The man who took Julian Edelman to the Montana mountains to experience bears while they practiced this summer showed how fearless he is. Wild horses, nor even wild Colts, could deter him from entering the arena of the enemy.

Tom Brady, automaton for seventeen years in Foxboro, now rivals the HAL series of 2001: A Space Odyssey. While he looks like a man who has been in suspended animation, he is simply football’s Dorian Gray. There is a portrait in his attic that has frayed around the edges.

Brady has outdone David Bowie’s Major Tom. He is the real Captain Tom.  Ground Control was a problem for the Patriots—and they seemed to have lost contact with Tom.

Brady is the man who always makes the grade—and the media knows whose Uggs he wears. Ground Control asked Tom to leave the pocket if he dared.

Tom informed Ground Control that he could not leave the pocket unscathed. As he stepped over the line, he felt like he was floating in a most peculiar way. Tom made the stars look different in the Coltish alignment. Bad Luck showed up only once for the Indy team.

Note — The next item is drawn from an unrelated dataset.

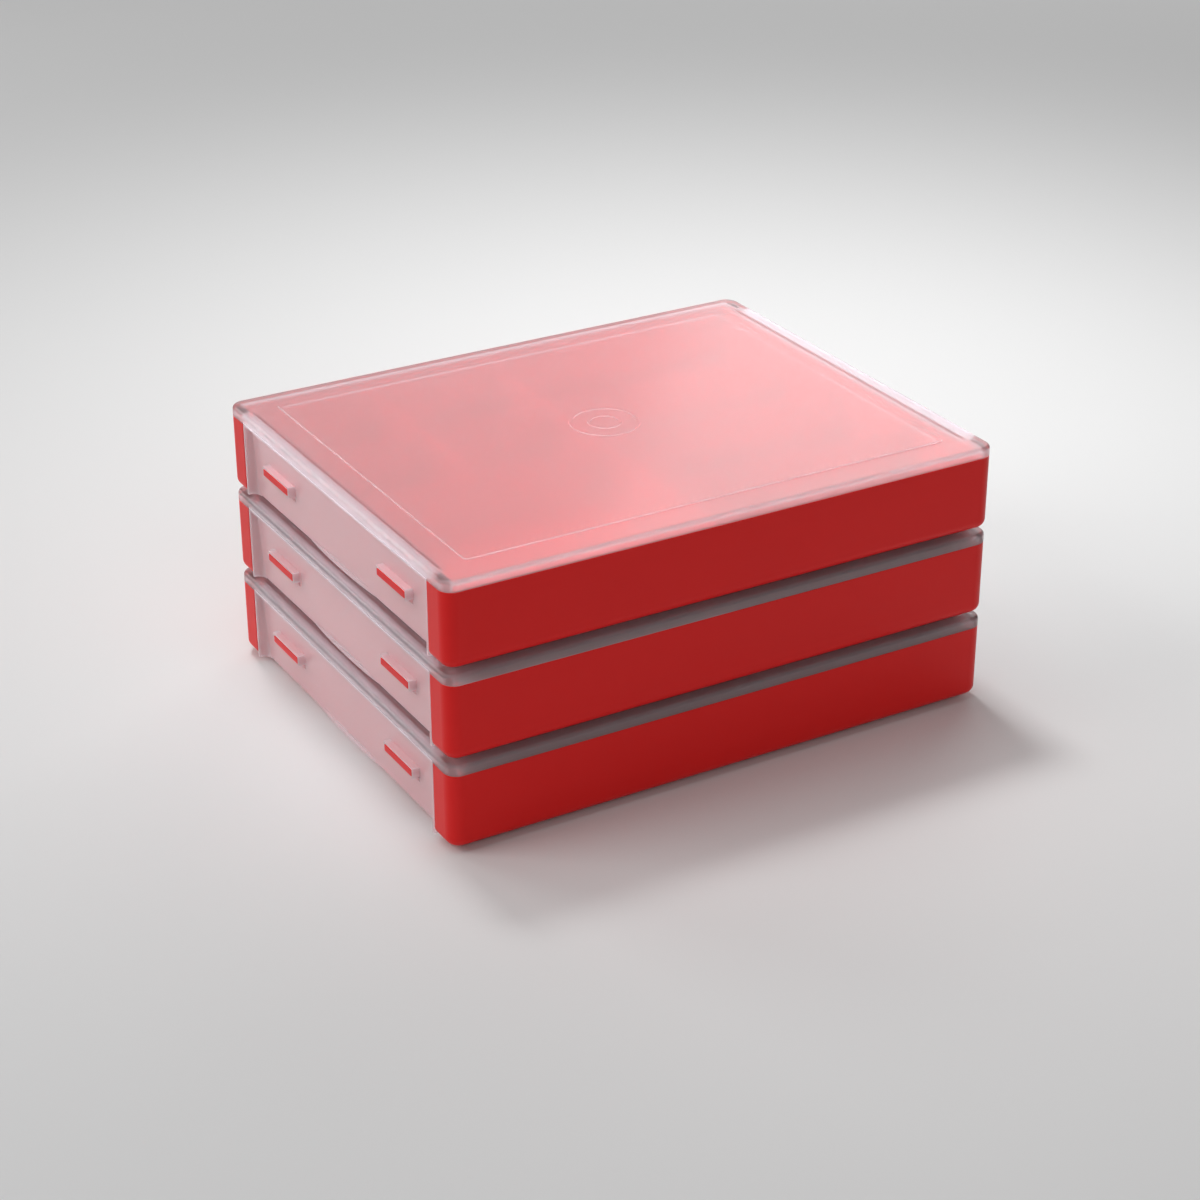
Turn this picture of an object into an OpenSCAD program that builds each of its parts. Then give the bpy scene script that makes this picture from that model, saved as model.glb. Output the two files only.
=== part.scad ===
/* [Stack] */
// Length of a tray, along X
tray_length = 195; // [170:1:240]
// Depth of a tray, along Y
tray_depth = 155; // [130:1:200]
// Height of a tray's body, from the underside of its floor to its rim
body_height = 25; // [24:0.5:28]
// Height of the ring that a tray stands on
foot_height = 1.7; // [1.2:0.1:2.5]

/* [Tray] */
// Thickness of the long walls
wall = 1.8; // [1.4:0.1:2.2]
// Thickness of the floor
floor_thickness = 1.5; // [1.2:0.1:2]
// Radius of the upright corners
corner_radius = 4.5; // [4:0.5:6]
// Radius of the lower edge
lower_edge_radius = 3; // [2:0.5:4]
// Thickness of the walls between compartments
partition_wall = 1.2; // [0.8:0.1:1.6]
// How far the walls between compartments stop below the rim
partition_drop = 5; // [1:0.5:10]

/* [Lid] */
// Height of the lid's edge band
lid_height = 3.5; // [3.2:0.1:4]
// Thickness of the lid's plate
plate_thickness = 2; // [1.6:0.1:2.2]
// Height of the raised panel on the lid
panel_height = 0.5; // [0.3:0.1:0.8]
// Width of the flat margin around the raised panel, at the long sides
panel_margin = 10.9; // [10:0.5:14]

/* [End flaps] */
// Width of the recess that a flap lies in
recess_width = 132.6; // [110:1:134]
// Gap between each end of a flap and the recess
flap_end_gap = 0.5; // [0.4:0.1:1]
// Distance between the middles of the two lugs of one end
lug_pitch = 83.5; // [70:0.5:90]
// Width of a lug
lug_width = 18.3; // [12:0.1:20]
// Thickness of a lug
lug_thickness = 2.1; // [1.6:0.1:2.4]
// Width of the pull lip in the middle of a flap's lower edge
lip_width = 46; // [30:1:50]

/* [Hidden] */
boxes = 3;
PIECES = ["tray", "partition", "lid", "hinge_left", "hinge_right", "flap_left", "flap_right"];
$fn = 48;
eps = 0.01;
overcut = 1;

// Levels above the surface that a box stands on
rim_z = foot_height + body_height;
lid_z = rim_z + lid_height;
floor_z = foot_height + floor_thickness;
plate_z = lid_z - plate_thickness;
pitch = lid_z;

half_length = tray_length / 2;
half_depth = tray_depth / 2;
half_recess = recess_width / 2;

// End wall behind a flap: it leans in towards the floor
end_wall = 1.3;
end_wall_rim_x = half_length - 3.95;
end_wall_lean = 0.8;
inner_x = end_wall_rim_x - end_wall;
inner_y = half_depth - wall;
end_wall_floor_x = end_wall_rim_x - end_wall_lean;

// Corner posts beside a flap
post_wall = 1.5;
pocket_rise = 1;
pocket_floor_z = floor_z + pocket_rise;

// Foot ring, which drops around the raised panel of the lid below
panel_end_margin = 12.3;
panel_x = half_length - panel_end_margin;
panel_y = half_depth - panel_margin;
panel_radius = 1.5;
foot_clearance = 0.7;
foot_width = 2;
foot_radius = 3.5;

// Lid: a plate with a skirt round it, cut short above each flap to leave room for its hinge
lid_edge_radius = 1.2;
lid_skirt = 1.5;
lid_pocket_radius = corner_radius - lid_skirt;
skirt_end_height = 2.95;
skirt_end_z = lid_z - skirt_end_height;
emboss_inset = 1;
stud_gap = 0.3;
stud_depth = 6;
ring_height = 0.3;
ring_width = 1;
ring_radii = [5.5, 11.5];

// Living hinge between the lid's skirt and a flap, flush with the outside
film_x = half_length - 0.05;
film_width = 0.4;
film_height = 0.3;
film_low_z = skirt_end_z - film_height;

// Flap section, from the hinge ledge down
half_flap = half_recess - flap_end_gap;
flap_clearance = 0.3;
flap_back_x = end_wall_rim_x + flap_clearance;
ledge_height = 0.55;
ledge_low_z = film_low_z - ledge_height;
face_top_x = half_length - 2.1;
face_low_x = half_length - 3.2;
flap_low_z = foot_height + 0.3;
flap_low_lead = 0.4;
flange_width = 1;
lip_reach = 0.9;
lip_height = 1.4;
lip_root = 0.2;

// Lugs and the hooded slots over them
lug_drop = 13.8;
lug_top_z = lid_z - lug_drop;
lug_low_z = lug_top_z - lug_thickness;
slot_gap = 0.3;
slot_room = 2.7;
slot_low_z = lug_low_z - slot_room;
slot_depth = 5;
hood_wall = 0.5;
hood_depth = 2.6;
hood_inset = 0.1;
hood_x = half_length - hood_inset;
hood_room = 0.6;
hood_low_z = lug_low_z - hood_room;

// Rectangle centred on the origin with rounded corners
module rounded_plan(half_x, half_y, r) {
    union() {
        square([2 * half_x, 2 * (half_y - r)], center = true);
        square([2 * (half_x - r), 2 * half_y], center = true);
        for (sx = [-1, 1], sy = [-1, 1])
            translate([sx * (half_x - r), sy * (half_y - r)])
                circle(r);
    }
}

// Half section of a slab, from its axis out, with its lower outer edge rounded
module slab_edge(half_width, height, r) {
    union() {
        translate([0, r])
            square([half_width, height - r]);
        square([half_width - r, height]);
        translate([half_width - r, r])
            intersection() {
                circle(r);
                translate([0, -r])
                    square(r);
            }
    }
}

// Section of a slab with both of its lower edges rounded
module slab_section(half_width, height, r) {
    for (s = [0, 1])
        mirror([s, 0])
            slab_edge(half_width, height, r);
}

// Section, standing in the XZ plane, drawn out along Y
module along_y(length) {
    rotate([90, 0, 0])
        linear_extrude(length, center = true)
            children();
}

// Section, standing in the YZ plane, drawn out along X
module along_x(length) {
    rotate([90, 0, 90])
        linear_extrude(length, center = true)
            children();
}

// Both ends: the second is the first turned half way round
module both_ends() {
    for (a = [0, 180])
        rotate([0, 0, a])
            children();
}

// Slab with rounded upright edges, whose lower edge is rounded all the way round
module rounded_slab(height, r) {
    union() {
        along_y(2 * (half_depth - corner_radius))
            slab_section(half_length, height, r);
        along_x(2 * (half_length - corner_radius))
            slab_section(half_depth, height, r);
        for (sx = [-1, 1], sy = [-1, 1])
            translate([sx * (half_length - corner_radius), sy * (half_depth - corner_radius)])
                rotate_extrude()
                    slab_edge(corner_radius, height, r);
    }
}

// Solid outer form of a tray
module tray_form() {
    translate([0, 0, foot_height])
        rounded_slab(body_height, lower_edge_radius);
}

// Recess for a flap: everything outside the leaning end wall
module flap_recess() {
    along_y(recess_width)
        polygon([
            [end_wall_floor_x, foot_height - overcut],
            [half_length + overcut, foot_height - overcut],
            [half_length + overcut, rim_z + overcut],
            [end_wall_rim_x, rim_z + overcut]
        ]);
}

// Hollow of the tray, up to a given level, between its long walls and its leaning end walls
module tray_hollow(top) {
    floor_x = inner_x - end_wall_lean;
    top_x = floor_x + end_wall_lean * (top - floor_z) / (rim_z - floor_z);
    along_y(2 * inner_y)
        polygon([[-floor_x, floor_z], [floor_x, floor_z], [top_x, top], [-top_x, top]]);
}

// Open pocket inside the corner post at +X, +Y
module post_pocket() {
    low_x = end_wall_rim_x;
    low_y = half_recess + post_wall;
    translate([low_x, low_y, pocket_floor_z])
        cube([half_length - post_wall - low_x, inner_y - low_y, body_height]);
}

module lug() {
    root_x = end_wall_floor_x;
    for (s = [-1, 1])
        translate([root_x, s * lug_pitch / 2 - lug_width / 2, lug_low_z])
            cube([half_length - root_x, lug_width, lug_thickness]);
}

module foot_ring() {
    inside_x = panel_x + foot_clearance;
    inside_y = panel_y + foot_clearance;
    linear_extrude(foot_height + eps)
        difference() {
            rounded_plan(inside_x + foot_width, inside_y + foot_width, foot_radius);
            rounded_plan(inside_x, inside_y, panel_radius);
        }
}

module tray() {
    color("firebrick") {
        difference() {
            tray_form();
            both_ends()
                flap_recess();
            tray_hollow(rim_z + overcut);
            both_ends()
                for (s = [0, 1])
                    mirror([0, s, 0])
                        post_pocket();
        }
        both_ends()
            lug();
        foot_ring();
    }
}

// One wall between compartments, standing on the floor of the tray
module partition_plate(x0, x1, y0, y1) {
    half = partition_wall / 2;
    translate([x0 - half, y0 - half, floor_z])
        cube([x1 - x0 + partition_wall, y1 - y0 + partition_wall, rim_z - partition_drop - floor_z]);
}

// Walls between compartments: four small at one back corner, one large, four long
module partition() {
    row = inner_y / 2;
    column = inner_x / 2;
    color("indianred")
        intersection() {
            union() {
                partition_plate(-inner_x, inner_x, 0, 0);
                partition_plate(-inner_x, inner_x, row, row);
                partition_plate(0, inner_x, -row, -row);
                partition_plate(0, 0, -inner_y, inner_y);
                partition_plate(-column, -column, 0, inner_y);
            }
            tray_hollow(rim_z);
        }
}

// Solid outer form of the lid, rounded along its upper edge
module lid_form() {
    translate([0, 0, lid_z])
        mirror([0, 0, 1])
            rounded_slab(lid_height, lid_edge_radius);
}

// Stud under each corner of the lid, which drops into the post below with a gap all round
module corner_studs() {
    low_x = end_wall_rim_x + stud_gap;
    low_y = half_recess + post_wall + stud_gap;
    for (sx = [0, 1], sy = [0, 1])
        mirror([sx, 0, 0])
            mirror([0, sy, 0])
                translate([low_x, low_y, rim_z - stud_depth])
                    cube([
                        half_length - post_wall - stud_gap - low_x,
                        inner_y - stud_gap - low_y,
                        stud_depth + plate_z - rim_z + eps
                    ]);
}

// Hollow under the lid's plate, deeper behind the raised panel
module lid_pocket() {
    translate([0, 0, rim_z - overcut])
        linear_extrude(plate_z - rim_z + overcut)
            rounded_plan(half_length - lid_skirt, inner_y, lid_pocket_radius);
    translate([0, 0, plate_z - eps])
        linear_extrude(panel_height + eps)
            rounded_plan(panel_x - emboss_inset, panel_y - emboss_inset, panel_radius);
}

// Rib under the lid that rests along the rim of the end wall at +X
module end_rib() {
    translate([inner_x, -half_recess, rim_z])
        cube([end_wall, recess_width, plate_z - rim_z + eps]);
}

module lid() {
    color("mistyrose") {
        difference() {
            union() {
                lid_form();
                translate([0, 0, lid_z - eps])
                    linear_extrude(panel_height + eps)
                        rounded_plan(panel_x, panel_y, panel_radius);
                for (r = ring_radii)
                    translate([0, 0, lid_z + panel_height - eps])
                        linear_extrude(ring_height + eps)
                            difference() {
                                circle(r);
                                circle(r - ring_width);
                            }
            }
            lid_pocket();
            both_ends()
                translate([half_length - 2 * lid_skirt, -half_recess, rim_z - overcut])
                    cube([3 * lid_skirt, recess_width, skirt_end_z - rim_z + overcut]);
        }
        corner_studs();
        both_ends()
            end_rib();
    }
}

// Thin film that joins the lid's skirt to a flap, at the +X end
module hinge_film() {
    color("mistyrose")
        translate([film_x - film_width, -half_flap, film_low_z])
            cube([film_width, 2 * half_flap, skirt_end_z - film_low_z]);
}

// Section of a flap at the +X end, without its hoods: a ledge under the film, and a leaning wall
module flap_section() {
    polygon([
        [flap_back_x, film_low_z],
        [film_x, film_low_z],
        [film_x, ledge_low_z],
        [face_top_x, ledge_low_z],
        [face_low_x, flap_low_z + flap_low_lead],
        [face_low_x - flap_low_lead, flap_low_z],
        [end_wall_floor_x + flap_clearance, flap_low_z],
        [flap_back_x, rim_z]
    ]);
}

// Flange down each end of a flap, flush with the corner posts, with a cove up to the face
module flap_flange() {
    cove = film_x - face_low_x;
    root_y = half_flap - flange_width;
    for (s = [0, 1])
        mirror([0, s, 0])
            translate([0, 0, flap_low_z])
                linear_extrude(ledge_low_z - flap_low_z + eps)
                    difference() {
                        translate([flap_back_x, root_y - cove])
                            square([film_x - flap_back_x, cove + flange_width]);
                        translate([film_x, root_y - cove])
                            circle(cove);
                    }
}

// Pull lip: a shallow arc along the lower edge
module pull_lip() {
    r = (pow(lip_width / 2, 2) + pow(lip_reach, 2)) / (2 * lip_reach);
    translate([face_low_x - lip_root, 0, flap_low_z])
        linear_extrude(lip_height)
            intersection() {
                translate([lip_reach - r, 0])
                    circle(r, $fn = 360);
                translate([0, -lip_width / 2])
                    square([lip_reach, lip_width]);
            }
}

// Collar over one lug, open below: its outer form, or the slot inside it
module hood(inner) {
    grow = inner ? 0 : hood_wall;
    width = lug_width + 2 * (slot_gap + grow);
    low = inner ? slot_low_z : hood_low_z;
    top = lug_top_z + slot_gap + grow;
    depth = inner ? slot_depth : hood_depth;
    reach = inner ? overcut : 0;
    translate([hood_x - depth, -width / 2, low])
        cube([depth + reach, width, top - low]);
}

// A flap at the +X end
module flap() {
    color("mistyrose")
        difference() {
            union() {
                along_y(2 * half_flap)
                    flap_section();
                flap_flange();
                pull_lip();
                for (s = [-1, 1])
                    translate([0, s * lug_pitch / 2, 0])
                        hood(false);
            }
            for (s = [-1, 1])
                translate([0, s * lug_pitch / 2, 0])
                    hood(true);
        }
}

// Places a sub-part in box k, counted from the bottom
module in_box(k) {
    translate([0, 0, (k - 1) * pitch])
        children();
}

module left_end() {
    rotate([0, 0, 180])
        children();
}

for (k = [1 : boxes]) {
    in_box(k) tray();
    in_box(k) partition();
    in_box(k) lid();
    in_box(k) left_end() hinge_film();
    in_box(k) hinge_film();
    in_box(k) left_end() flap();
    in_box(k) flap();
}
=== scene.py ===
import math

import bpy
from mathutils import Matrix, Vector


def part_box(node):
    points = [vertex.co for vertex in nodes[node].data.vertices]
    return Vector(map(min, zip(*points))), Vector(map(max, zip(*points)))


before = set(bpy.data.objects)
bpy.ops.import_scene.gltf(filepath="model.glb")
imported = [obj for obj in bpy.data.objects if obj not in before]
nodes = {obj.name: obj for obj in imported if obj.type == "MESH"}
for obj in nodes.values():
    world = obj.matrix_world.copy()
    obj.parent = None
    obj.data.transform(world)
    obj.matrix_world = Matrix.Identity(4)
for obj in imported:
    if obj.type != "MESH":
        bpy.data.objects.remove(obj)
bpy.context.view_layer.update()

MM = 0.001
BOXES = (1, 2, 3)
WHITE = (1, 1, 1, 1)
PALE_GREY = (0.76, 0.76, 0.76, 1)

# Points closer than WELD_GAP are merged and faces that meet at less than FLAT_ANGLE
# are joined. Then the edges sharper than SHARP_ANGLE are rounded.
WELD_GAP = 1e-6
FLAT_ANGLE = math.radians(0.5)
SHARP_ANGLE = math.radians(35)

# How far the edges of each kind of piece are rounded
TRAY_EDGE = 0.25 * MM
WALL_EDGE = 0.2 * MM
LID_EDGE = 0.2 * MM
HINGE_EDGE = 0.05 * MM
FLAP_EDGE = 0.12 * MM


# ---------------------------------------------------------------- materials

def new_material(name):
    """An empty node material, with its tree, principled shader and output."""
    material = bpy.data.materials.new(name)
    material.use_nodes = True
    tree = material.node_tree
    tree.nodes.clear()
    shader = tree.nodes.new("ShaderNodeBsdfPrincipled")
    output = tree.nodes.new("ShaderNodeOutputMaterial")
    tree.links.new(shader.outputs["BSDF"], output.inputs["Surface"])
    return material, tree, shader, output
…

The blue uniforms seemed far above the world—in their own quantum universe where fake punts are normal and surprising.

Major Tom stayed quite still. He knew which way to send these space cadets. Ground Control to Major Tom: the Indy Colts’ circuit is dead. There’s something wrong; this time Major Tom heard them loud and clear.

The Colts were sent reeling far above the Moon where no amount of compressed air could save them from the tin can offense they gave.

Ground Control to Major Tom: you are still on schedule for Super Bowl.